AVAILABLE DATA>
#####
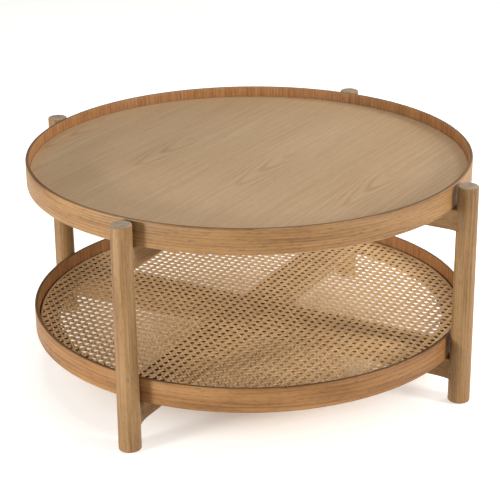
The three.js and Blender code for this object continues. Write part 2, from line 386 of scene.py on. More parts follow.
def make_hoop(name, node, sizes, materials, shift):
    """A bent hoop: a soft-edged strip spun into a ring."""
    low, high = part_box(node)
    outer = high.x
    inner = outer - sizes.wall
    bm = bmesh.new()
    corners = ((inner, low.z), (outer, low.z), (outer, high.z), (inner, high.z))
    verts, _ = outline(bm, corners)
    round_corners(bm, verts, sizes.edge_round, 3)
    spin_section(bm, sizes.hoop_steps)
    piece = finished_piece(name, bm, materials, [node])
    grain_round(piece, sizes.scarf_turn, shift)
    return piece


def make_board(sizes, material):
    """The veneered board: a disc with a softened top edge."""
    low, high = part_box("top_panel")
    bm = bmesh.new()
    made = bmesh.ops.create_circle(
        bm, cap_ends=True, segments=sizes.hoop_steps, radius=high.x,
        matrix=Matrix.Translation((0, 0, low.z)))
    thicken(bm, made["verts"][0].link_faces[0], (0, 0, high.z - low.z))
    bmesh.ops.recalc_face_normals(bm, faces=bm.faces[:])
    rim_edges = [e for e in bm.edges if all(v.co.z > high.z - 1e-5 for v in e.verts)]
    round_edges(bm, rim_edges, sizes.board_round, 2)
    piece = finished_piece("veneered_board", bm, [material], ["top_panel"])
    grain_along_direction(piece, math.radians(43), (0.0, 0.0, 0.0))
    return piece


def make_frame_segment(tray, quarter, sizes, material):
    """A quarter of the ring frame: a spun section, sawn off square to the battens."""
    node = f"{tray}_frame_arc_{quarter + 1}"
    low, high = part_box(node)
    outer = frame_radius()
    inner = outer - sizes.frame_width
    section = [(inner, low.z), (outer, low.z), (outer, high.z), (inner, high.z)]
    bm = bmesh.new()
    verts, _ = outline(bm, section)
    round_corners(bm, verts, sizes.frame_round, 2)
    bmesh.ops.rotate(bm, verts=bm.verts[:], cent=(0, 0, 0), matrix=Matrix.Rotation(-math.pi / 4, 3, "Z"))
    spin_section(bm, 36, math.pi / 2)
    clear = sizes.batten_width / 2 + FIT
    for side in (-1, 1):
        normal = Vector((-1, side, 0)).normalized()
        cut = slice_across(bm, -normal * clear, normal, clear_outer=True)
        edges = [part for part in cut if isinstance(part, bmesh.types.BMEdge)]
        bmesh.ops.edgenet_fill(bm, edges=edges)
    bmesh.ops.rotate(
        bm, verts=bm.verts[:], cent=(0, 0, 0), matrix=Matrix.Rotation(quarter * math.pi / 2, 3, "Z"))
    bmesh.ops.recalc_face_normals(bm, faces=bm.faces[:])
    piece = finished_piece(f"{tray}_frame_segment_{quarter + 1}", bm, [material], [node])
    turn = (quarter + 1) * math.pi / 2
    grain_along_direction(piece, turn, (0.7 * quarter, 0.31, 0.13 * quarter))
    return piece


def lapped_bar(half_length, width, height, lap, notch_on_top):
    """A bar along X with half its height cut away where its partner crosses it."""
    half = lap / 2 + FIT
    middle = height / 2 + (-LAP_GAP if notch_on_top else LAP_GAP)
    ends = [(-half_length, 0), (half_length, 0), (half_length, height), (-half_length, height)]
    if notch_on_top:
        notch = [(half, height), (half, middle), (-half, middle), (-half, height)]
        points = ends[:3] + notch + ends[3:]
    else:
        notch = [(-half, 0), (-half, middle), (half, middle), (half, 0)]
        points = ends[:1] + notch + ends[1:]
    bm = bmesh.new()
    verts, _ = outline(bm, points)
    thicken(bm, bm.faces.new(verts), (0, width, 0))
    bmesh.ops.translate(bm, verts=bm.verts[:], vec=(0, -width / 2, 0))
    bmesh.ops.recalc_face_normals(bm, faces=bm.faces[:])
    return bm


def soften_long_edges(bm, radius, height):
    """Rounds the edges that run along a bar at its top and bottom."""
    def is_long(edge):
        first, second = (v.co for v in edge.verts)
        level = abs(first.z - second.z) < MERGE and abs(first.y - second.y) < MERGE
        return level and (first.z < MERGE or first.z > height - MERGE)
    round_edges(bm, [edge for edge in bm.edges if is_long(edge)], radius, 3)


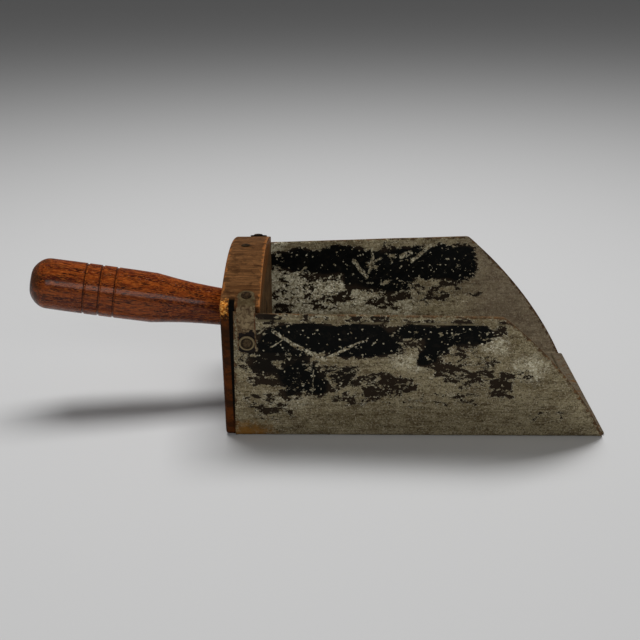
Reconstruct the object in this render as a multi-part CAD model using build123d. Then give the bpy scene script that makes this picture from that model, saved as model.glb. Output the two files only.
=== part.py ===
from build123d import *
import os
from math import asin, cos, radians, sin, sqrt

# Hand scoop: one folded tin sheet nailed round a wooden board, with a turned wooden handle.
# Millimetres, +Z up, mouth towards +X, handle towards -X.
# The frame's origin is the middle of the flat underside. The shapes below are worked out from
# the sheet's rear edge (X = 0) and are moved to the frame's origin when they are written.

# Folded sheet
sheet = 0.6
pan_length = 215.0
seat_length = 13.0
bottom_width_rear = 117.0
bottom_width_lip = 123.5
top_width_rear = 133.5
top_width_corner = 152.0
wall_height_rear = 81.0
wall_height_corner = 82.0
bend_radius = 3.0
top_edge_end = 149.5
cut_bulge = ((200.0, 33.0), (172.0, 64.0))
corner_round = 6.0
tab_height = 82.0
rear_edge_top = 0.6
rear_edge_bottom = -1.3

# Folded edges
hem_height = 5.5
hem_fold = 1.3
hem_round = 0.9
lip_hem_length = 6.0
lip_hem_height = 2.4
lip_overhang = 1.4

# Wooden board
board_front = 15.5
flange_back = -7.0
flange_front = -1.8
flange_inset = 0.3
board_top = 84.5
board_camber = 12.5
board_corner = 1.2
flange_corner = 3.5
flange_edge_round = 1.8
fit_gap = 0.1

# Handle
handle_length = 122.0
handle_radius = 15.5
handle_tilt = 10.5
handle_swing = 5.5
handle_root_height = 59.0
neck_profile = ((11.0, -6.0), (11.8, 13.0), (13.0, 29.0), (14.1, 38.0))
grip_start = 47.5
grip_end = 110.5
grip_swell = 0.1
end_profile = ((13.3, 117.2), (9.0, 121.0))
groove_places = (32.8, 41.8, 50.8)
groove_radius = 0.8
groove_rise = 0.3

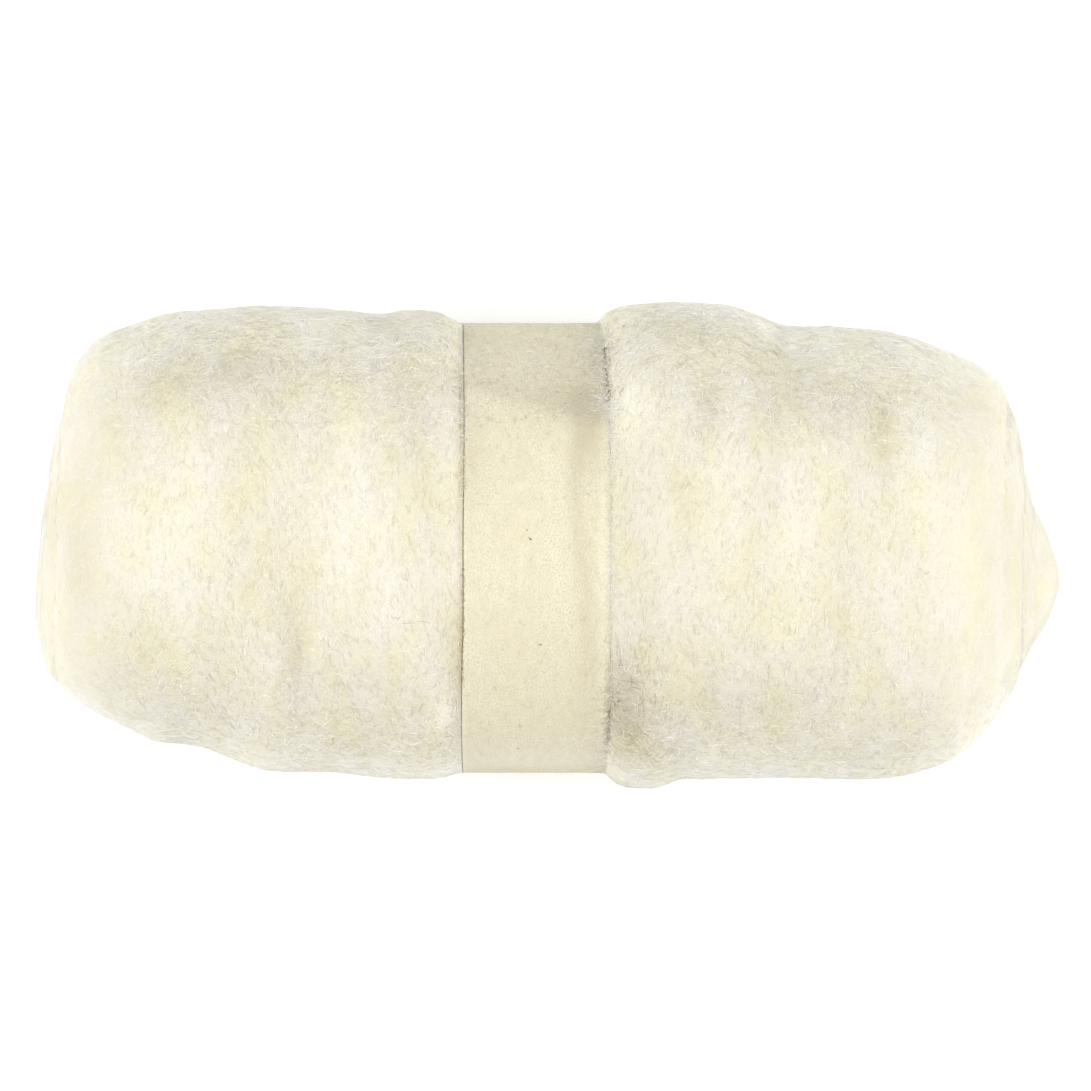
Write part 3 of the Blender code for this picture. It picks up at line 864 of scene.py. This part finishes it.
#####
GOAL> Please repeat the listing above in full and exactly.

CORRECT ANSWER>
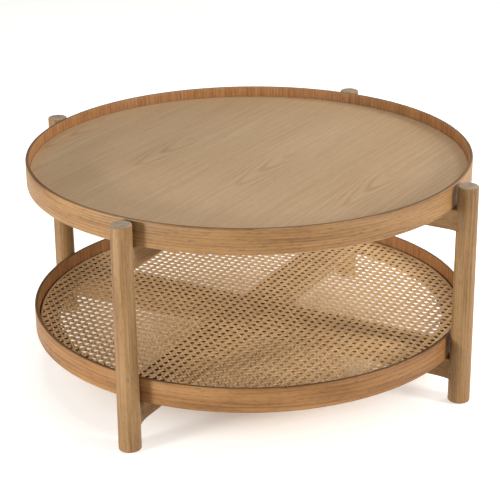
The three.js and Blender code for this object continues. Write part 2, from line 386 of scene.py on. More parts follow.
def make_hoop(name, node, sizes, materials, shift):
    """A bent hoop: a soft-edged strip spun into a ring."""
    low, high = part_box(node)
    outer = high.x
    inner = outer - sizes.wall
    bm = bmesh.new()
    corners = ((inner, low.z), (outer, low.z), (outer, high.z), (inner, high.z))
    verts, _ = outline(bm, corners)
    round_corners(bm, verts, sizes.edge_round, 3)
    spin_section(bm, sizes.hoop_steps)
    piece = finished_piece(name, bm, materials, [node])
    grain_round(piece, sizes.scarf_turn, shift)
    return piece


def make_board(sizes, material):
    """The veneered board: a disc with a softened top edge."""
    low, high = part_box("top_panel")
    bm = bmesh.new()
    made = bmesh.ops.create_circle(
        bm, cap_ends=True, segments=sizes.hoop_steps, radius=high.x,
        matrix=Matrix.Translation((0, 0, low.z)))
    thicken(bm, made["verts"][0].link_faces[0], (0, 0, high.z - low.z))
    bmesh.ops.recalc_face_normals(bm, faces=bm.faces[:])
    rim_edges = [e for e in bm.edges if all(v.co.z > high.z - 1e-5 for v in e.verts)]
    round_edges(bm, rim_edges, sizes.board_round, 2)
    piece = finished_piece("veneered_board", bm, [material], ["top_panel"])
    grain_along_direction(piece, math.radians(43), (0.0, 0.0, 0.0))
    return piece


def make_frame_segment(tray, quarter, sizes, material):
    """A quarter of the ring frame: a spun section, sawn off square to the battens."""
    node = f"{tray}_frame_arc_{quarter + 1}"
    low, high = part_box(node)
    outer = frame_radius()
    inner = outer - sizes.frame_width
    section = [(inner, low.z), (outer, low.z), (outer, high.z), (inner, high.z)]
    bm = bmesh.new()
    verts, _ = outline(bm, section)
    round_corners(bm, verts, sizes.frame_round, 2)
    bmesh.ops.rotate(bm, verts=bm.verts[:], cent=(0, 0, 0), matrix=Matrix.Rotation(-math.pi / 4, 3, "Z"))
    spin_section(bm, 36, math.pi / 2)
    clear = sizes.batten_width / 2 + FIT
    for side in (-1, 1):
        normal = Vector((-1, side, 0)).normalized()
        cut = slice_across(bm, -normal * clear, normal, clear_outer=True)
        edges = [part for part in cut if isinstance(part, bmesh.types.BMEdge)]
        bmesh.ops.edgenet_fill(bm, edges=edges)
    bmesh.ops.rotate(
        bm, verts=bm.verts[:], cent=(0, 0, 0), matrix=Matrix.Rotation(quarter * math.pi / 2, 3, "Z"))
    bmesh.ops.recalc_face_normals(bm, faces=bm.faces[:])
    piece = finished_piece(f"{tray}_frame_segment_{quarter + 1}", bm, [material], [node])
    turn = (quarter + 1) * math.pi / 2
    grain_along_direction(piece, turn, (0.7 * quarter, 0.31, 0.13 * quarter))
    return piece


def lapped_bar(half_length, width, height, lap, notch_on_top):
    """A bar along X with half its height cut away where its partner crosses it."""
    half = lap / 2 + FIT
    middle = height / 2 + (-LAP_GAP if notch_on_top else LAP_GAP)
    ends = [(-half_length, 0), (half_length, 0), (half_length, height), (-half_length, height)]
    if notch_on_top:
        notch = [(half, height), (half, middle), (-half, middle), (-half, height)]
        points = ends[:3] + notch + ends[3:]
    else:
        notch = [(-half, 0), (-half, middle), (half, middle), (half, 0)]
        points = ends[:1] + notch + ends[1:]
    bm = bmesh.new()
    verts, _ = outline(bm, points)
    thicken(bm, bm.faces.new(verts), (0, width, 0))
    bmesh.ops.translate(bm, verts=bm.verts[:], vec=(0, -width / 2, 0))
    bmesh.ops.recalc_face_normals(bm, faces=bm.faces[:])
    return bm


def soften_long_edges(bm, radius, height):
    """Rounds the edges that run along a bar at its top and bottom."""
    def is_long(edge):
        first, second = (v.co for v in edge.verts)
        level = abs(first.z - second.z) < MERGE and abs(first.y - second.y) < MERGE
        return level and (first.z < MERGE or first.z > height - MERGE)
    round_edges(bm, [edge for edge in bm.edges if is_long(edge)], radius, 3)


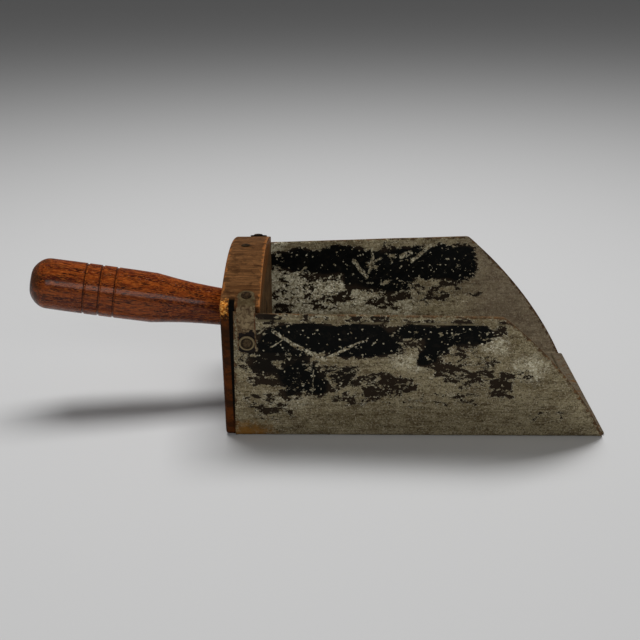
Reconstruct the object in this render as a multi-part CAD model using build123d. Then give the bpy scene script that makes this picture from that model, saved as model.glb. Output the two files only.
=== part.py ===
from build123d import *
import os
from math import asin, cos, radians, sin, sqrt

# Hand scoop: one folded tin sheet nailed round a wooden board, with a turned wooden handle.
# Millimetres, +Z up, mouth towards +X, handle towards -X.
# The frame's origin is the middle of the flat underside. The shapes below are worked out from
# the sheet's rear edge (X = 0) and are moved to the frame's origin when they are written.

# Folded sheet
sheet = 0.6
pan_length = 215.0
seat_length = 13.0
bottom_width_rear = 117.0
bottom_width_lip = 123.5
top_width_rear = 133.5
top_width_corner = 152.0
wall_height_rear = 81.0
wall_height_corner = 82.0
bend_radius = 3.0
top_edge_end = 149.5
cut_bulge = ((200.0, 33.0), (172.0, 64.0))
corner_round = 6.0
tab_height = 82.0
rear_edge_top = 0.6
rear_edge_bottom = -1.3

# Folded edges
hem_height = 5.5
hem_fold = 1.3
hem_round = 0.9
lip_hem_length = 6.0
lip_hem_height = 2.4
lip_overhang = 1.4

# Wooden board
board_front = 15.5
flange_back = -7.0
flange_front = -1.8
flange_inset = 0.3
board_top = 84.5
board_camber = 12.5
board_corner = 1.2
flange_corner = 3.5
flange_edge_round = 1.8
fit_gap = 0.1

# Handle
handle_length = 122.0
handle_radius = 15.5
handle_tilt = 10.5
handle_swing = 5.5
handle_root_height = 59.0
neck_profile = ((11.0, -6.0), (11.8, 13.0), (13.0, 29.0), (14.1, 38.0))
grip_start = 47.5
grip_end = 110.5
grip_swell = 0.1
end_profile = ((13.3, 117.2), (9.0, 121.0))
groove_places = (32.8, 41.8, 50.8)
groove_radius = 0.8
groove_rise = 0.3

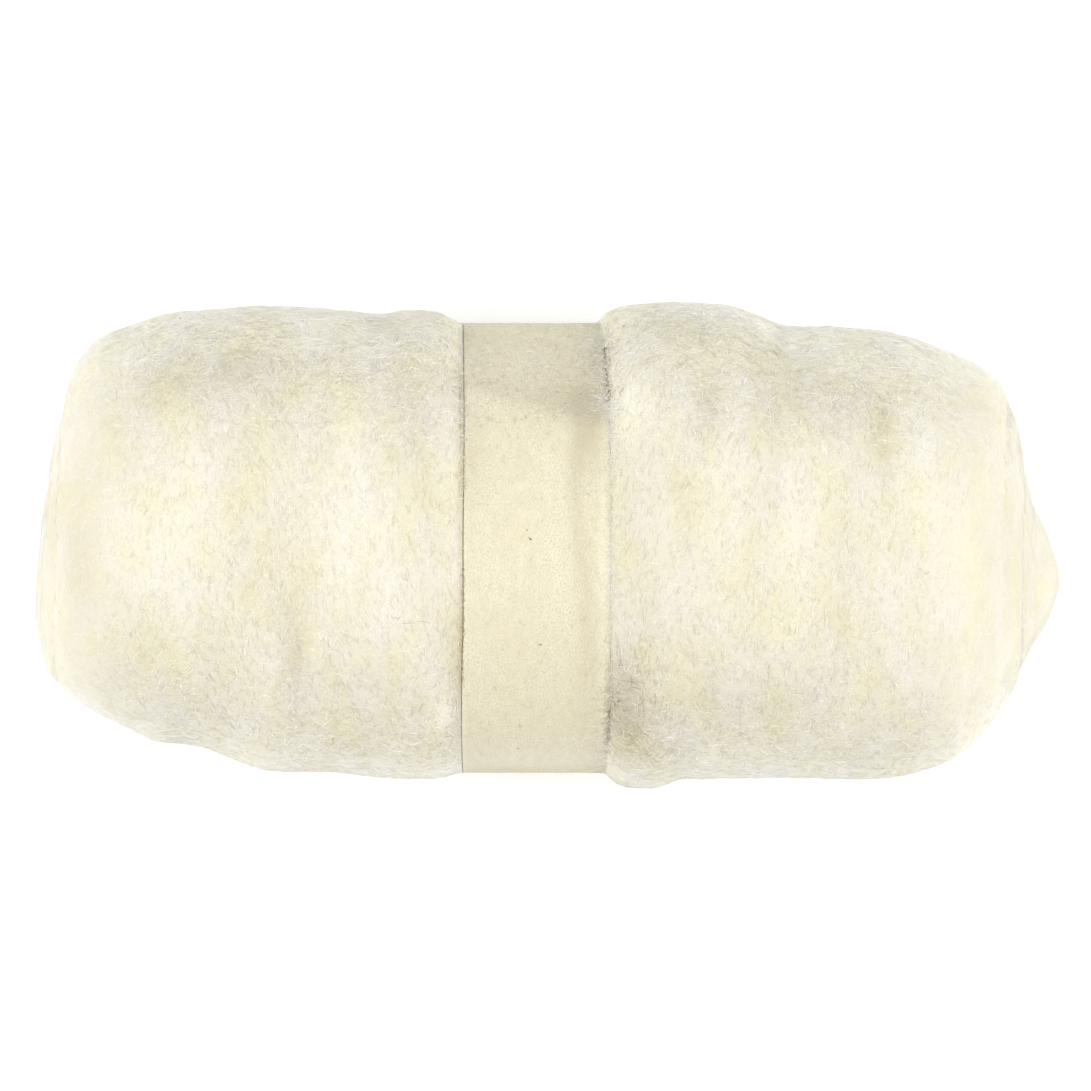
Write part 3 of the Blender code for this picture. It picks up at line 864 of scene.py. This part finishes it.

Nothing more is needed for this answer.